Des journalistes qui risquent leur vie
« Mais les journalistes environnementaux ne sont pas les seuls exposés, a poursuivi António Guterres dans son message du 3 mai 2024. Autour du monde, les travailleurs des médias risquent leur vie pour nous apporter des informations sur tout, de la guerre à la démocratie. Je suis choqué et consterné par le nombre élevé de journalistes tués dans les opérations militaires israéliennes à Gaza ».
La Journée mondiale de la liberté de la presse a été instaurée par l’Assemblée générale des Nations Unies en 1993, à la suite d’une recommandation de la conférence générale de l’UNESCO. Du 2 au 4 mai, le Chili et l’UNESCO organisent la Conférence de la 31e Journée mondiale de la liberté de la presse.
Vers une feuille de route mondiale contre la désinformation sur le climat
L’un des principaux résultats de cette conférence sera une feuille de route mondiale de l’UNESCO contre la désinformation sur le climat, qui identifie les rôles que les gouvernements, les médias, les universités et les chercheurs, la société civile et les plateformes numériques peuvent jouer pour soutenir et protéger les journalistes environnementaux et promouvoir l’intégrité de l’information diffusée en ligne sur l’environnement et le dérèglement climatique.
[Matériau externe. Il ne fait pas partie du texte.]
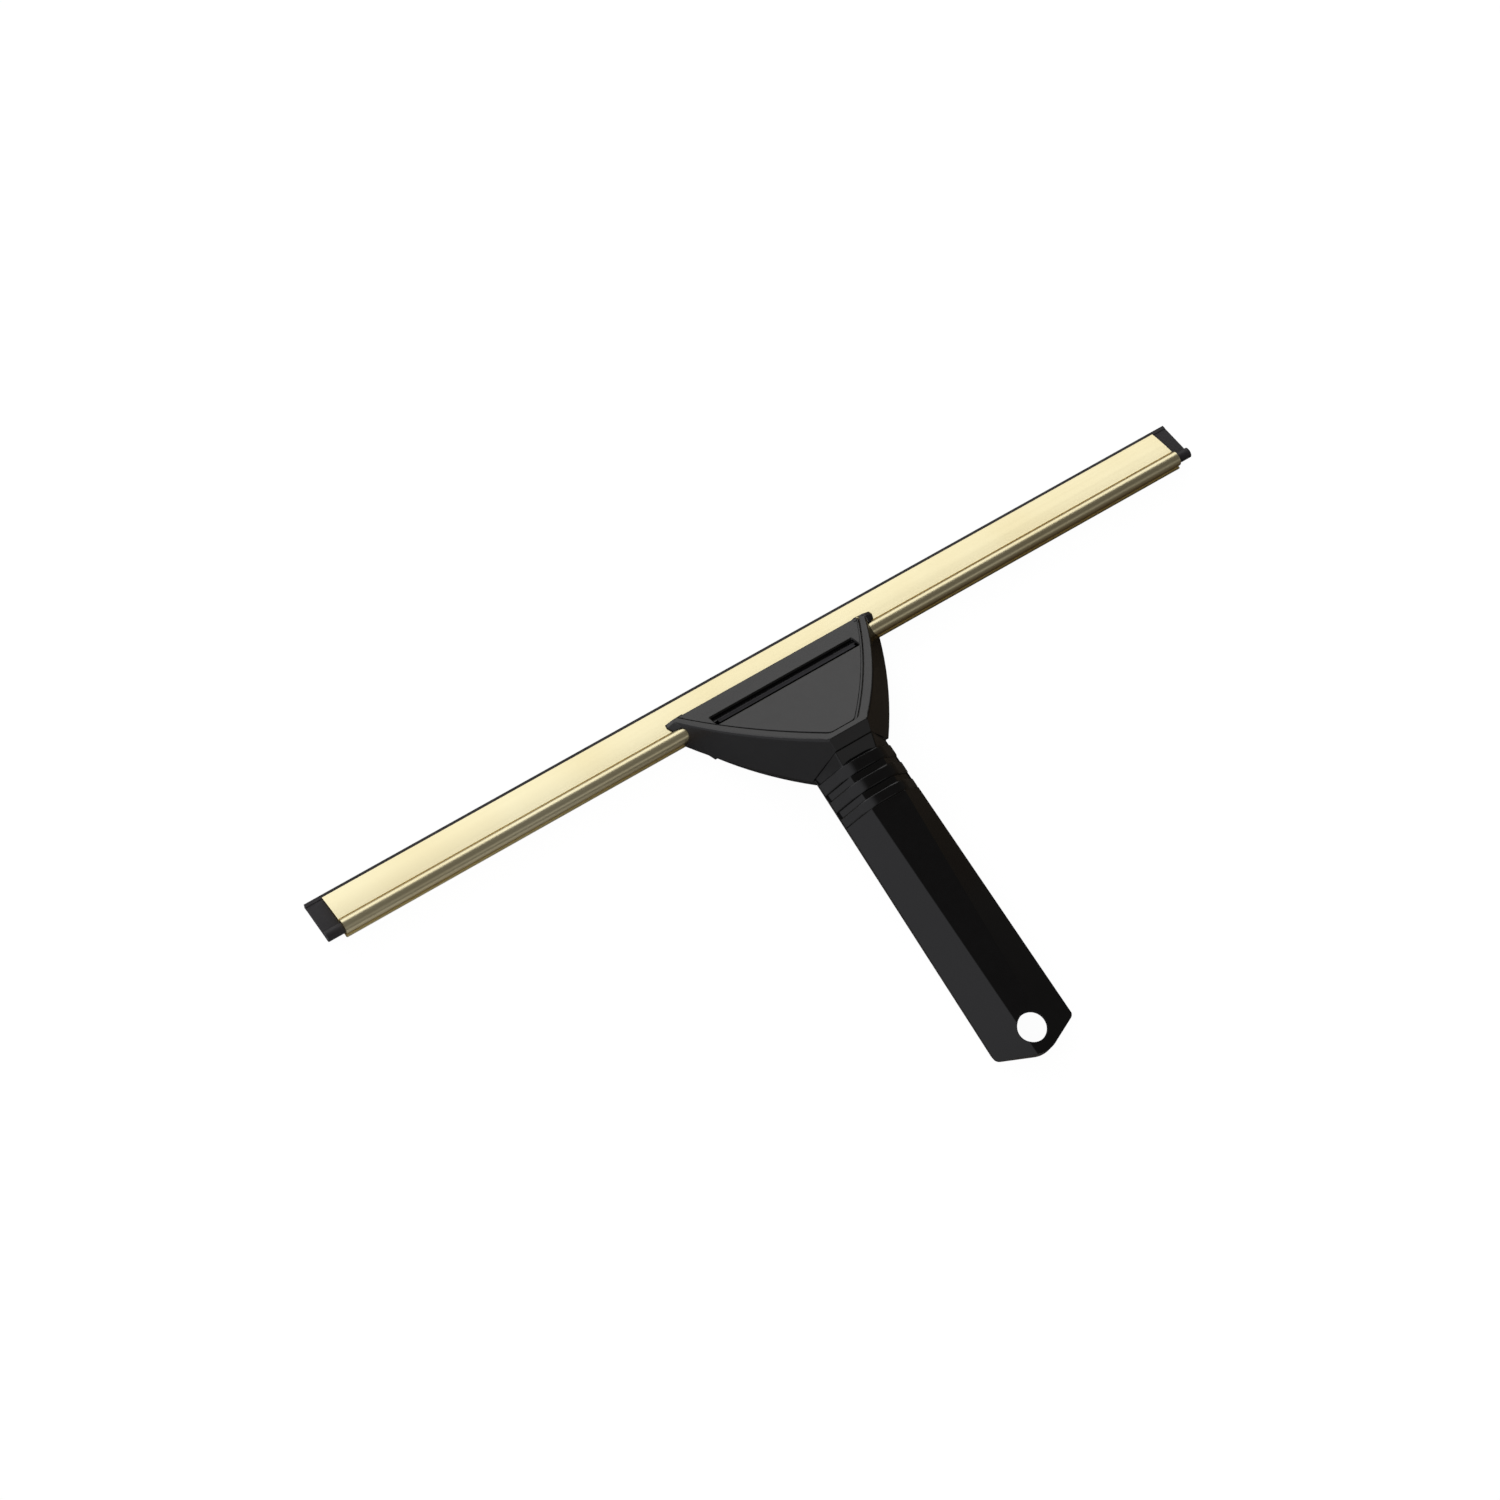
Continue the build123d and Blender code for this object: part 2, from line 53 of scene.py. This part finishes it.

Par ailleurs, le World Press Freedom Index, publié le 3 mai par Reporters sans frontières (RSF), évalue la situation dans 180 pays. La situation est la meilleure dans cinq pays d’Europe du Nord (Norvège, Danemark, Suède, Pays-Bas et Finlande), tandis que la Belgique se classe 16e et la France 21e. Les cinq pays où la situation est la moins bonne sont la Syrie, l’Afghanistan, la Corée du Nord, l’Iran et le Turkménistan. La Chine figure également parmi les derniers, en termes de respect de la liberté de la presse, au 172e rang.